Part of the artist’s vision for the project was to create a versatile, rolling space that would allow artists to live and work in disaster settings — hence the self-sufficient power supply. But as the project evolved, and the situation for the displaced inhabitants of New Orleans deteriorated, Mr. Villinski began to see his renovated trailer as a prototype for self-sufficient, solar-powered mobile housing, even as a possible replacement for the FEMA trailers, whose formaldehyde levels resulted in several lawsuits against the manufacturer.

 

The renovation of Mr. Villinski’s trailer cost about $85,000, roughly the same as the price of a FEMA trailer. But Mr. Villinski’s design is eco-friendly, using the latest green materials and technology. The insulation is made of recycled denim jeans, while the floor tiles are made from linseed oil. Bamboo wood, a cheap and renewable resource, is used throughout, but especially in the kitchen area.

 

The use of recycled materials is to some extent consistent with the artist’s previous work, which has often consisted of transforming discarded or found materials into imaginative objects and sculptures.

 

“Emergency Response Studio” takes this recycling in a more functional direction, but with a handful of details to remind us that this is still an art project, including a display of butterfly sculptures made out of strips of soda cans adorning a wall at the entrance.

 

Stenciled images of butterflies also decorate the gas cylinders at the front of the trailer and are on the artist’s logo for the project, which all makes sense given the butterfly is a symbol of transformation, an idea at the heart of Mr. Villinski’s project. From a distance, too, even the trailer looks something like an enormous butterfly, with solar panels and fold-down walls resembling wings.

 

Entering the trailer from the front steps, I was struck by the stylish and inviting living space, which has an open-plan kitchen, living area and a double bed in the bedroom area. There is considerably more open space than in the FEMA trailers, which are the same size but sleep six to eight. A domelike skylight over the central living area adds to the feeling of spaciousness, while saving electricity during the day. I wouldn’t want to live there long term, but it has the appeal of a smart, well-designed place.

 

Next to the trailer, in the Ezra and Cecile Zilkha Gallery, is an exhibition of drawings, reference books and other materials that went into the construction and design of Mr.
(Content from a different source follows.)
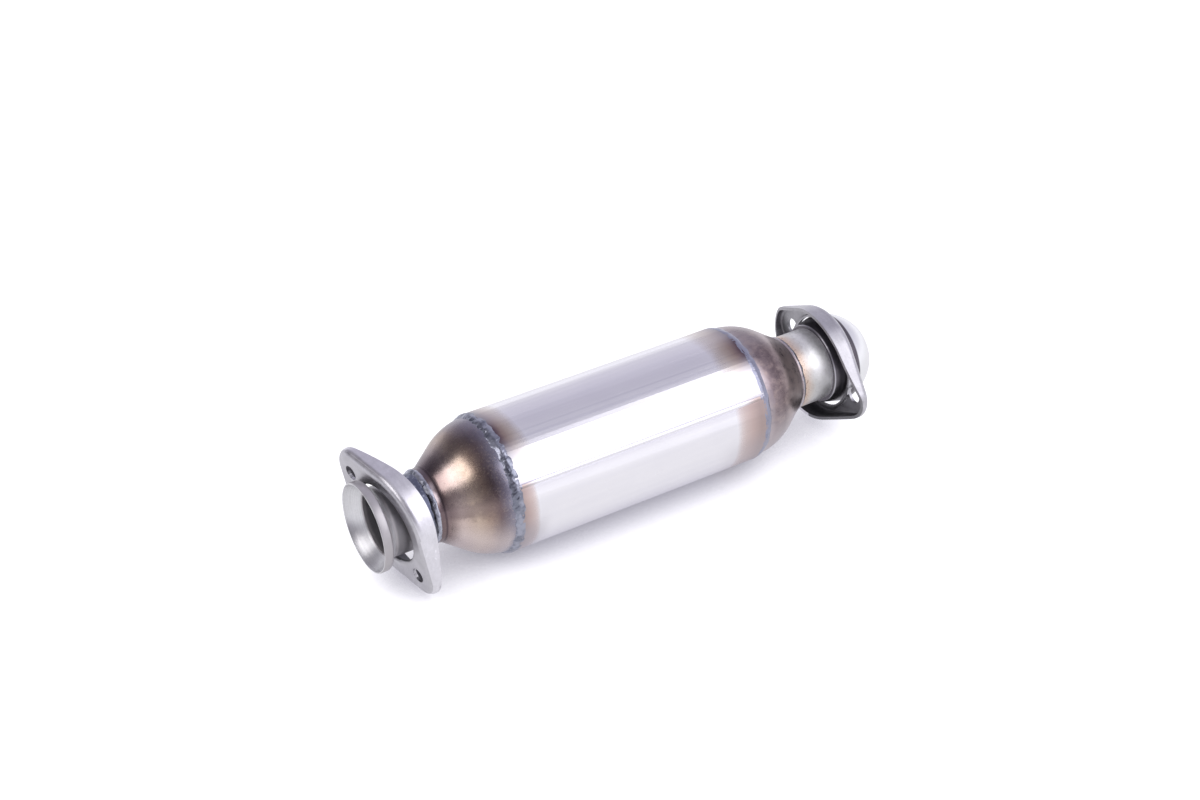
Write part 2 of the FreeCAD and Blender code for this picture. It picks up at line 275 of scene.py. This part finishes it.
# %% Room
BRIGHT_SIDE = ((0.0, (1.34, 1.34, 1.36)), (0.10, (1.0, 0.98, 1.08)), (0.32, (0.78, 0.76, 0.88)),
               (0.58, (0.72, 0.70, 0.82)), (0.80, (0.56, 0.54, 0.66)), (1.0, (0.66, 0.65, 0.74)))
DIM_SIDE = ((0.0, (0.95, 0.95, 0.99)), (0.12, (0.66, 0.65, 0.72)), (0.25, (0.34, 0.33, 0.38)),
            (0.58, (0.13, 0.12, 0.15)), (0.80, (0.20, 0.19, 0.22)), (1.0, (0.40, 0.39, 0.44)))
BACK_WALL = (0.30, 0.30, 0.36)
BACKDROP = (0.93, 0.93, 0.97)

world = bpy.data.worlds.new("room")
scene.world = world
board = Board(world)
way = board.add("ShaderNodeTexCoord", out="Generated")
axes = board.add("ShaderNodeSeparateXYZ", inputs={0: way}).socket.node.outputs
along, across, height = [Signal(board, axis) for axis in axes]
behind = across.rise(0.35, 0.9) * height.rise(0.55, 0.05) * 0.24
bright = board.blend(behind, board.ramp(height, BRIGHT_SIDE), BACK_WALL)
room = board.blend(along.rise(-0.35, 0.25), board.ramp(height, DIM_SIDE), bright)
room = board.blend(board.ray_is("Camera"), room, BACKDROP)
sky = board.add("ShaderNodeBackground", inputs={"Color": room, "Strength": 1.0})
board.add("ShaderNodeOutputWorld", inputs={"Surface": sky})
print("room", len(world.node_tree.nodes), "nodes")


# %% Lamps
LAMPS_FACE = Vector((0.2, 0.0, 0.0))


def softbox(name, towards, distance, width, height, radiance, colour):
    """A soft lamp that faces the part from the given direction."""
    lamp = bpy.data.lights.new(name, "AREA")
    lamp.shape = "RECTANGLE"
    lamp.size = width
    lamp.size_y = height
    lamp.energy = radiance * math.pi * width * height
    lamp.color = colour
    holder = bpy.data.objects.new(name, lamp)
    direction = Vector(towards).normalized()
    holder.location = LAMPS_FACE + direction * distance
    holder.rotation_euler = (-direction).to_track_quat("-Z", "Y").to_euler()
    scene.collection.objects.link(holder)


softbox("front_lamp", (0.427, -0.62, 0.69), 1.5, 1.25, 1.28, 1.6, (1.0, 1.0, 1.0))
softbox("left_lamp", (-0.76, 0.03, 0.63), 1.5, 1.0, 0.62, 2.6, (1.0, 0.98, 0.99))
print("lamps:", len(bpy.data.lights))

# %% [markdown]
# ## Copies with clean shading
# The solids arrive as loose triangles. A copy is merged, its broad curves are shaded smooth and its
# real edges stay sharp. The copy then stands for the solid.

# %% Dress a solid
SAME_POINT = 1e-7
SHARP_FROM = 28.0       # degrees between two faces


def dress(node, slot, body):
    mesh = frame["nodes"][node].data.copy()
    rig = bmesh.new()
    rig.from_mesh(mesh)
    bmesh.ops.remove_doubles(rig, verts=rig.verts, dist=SAME_POINT)
    for face in rig.faces:
        face.smooth = True
    rig.to_mesh(mesh)
    rig.free()
    mesh.materials.clear()
    mesh.materials.append(finishes[slot])
    mesh.set_sharp_from_angle(angle=math.radians(SHARP_FROM))
    piece = bpy.data.objects.new(node + "_skin", mesh)
    scene.collection.objects.link(piece)
    weighted = piece.modifiers.new("flat_faces_stay_flat", "WEIGHTED_NORMAL")
    weighted.keep_sharp = True
    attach(piece, body)
    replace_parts(piece, node)
    print(piece.name, len(mesh.polygons), "faces")


# %% [markdown]
# ## Rings that are turned or laid
# A weld is a bead that was laid in small steps, so it has ripples across it, lumps, and feet that
# wander. The inlet stub ends in a machined flare, all in round curves. Both start as a closed section
# in the half plane above the gas path, which is spun round it. The bead's points then move in and out
# by a few layers of noise. A texture alone could give the ripples, but not the ragged outline.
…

Villinski’s mobile home. There is even a full-scale wood model of a 30-foot FEMA-style trailer that you can enter, offering a sense of the interior of a standard mobile home. Mr. Villinski’s open-plan trailer feels like a mansion in comparison.

 

It is easy to overlook the gallery displays, but in some ways they are the most important part of the show. “Emergency Response Studio” is a conceptual project, as much an idea as an object, in which the emphasis is on the artist’s process and thinking. The background material reflects this, while at the same time working to raise our consciousness about a range of issues linking us to Katrina and its aftermath.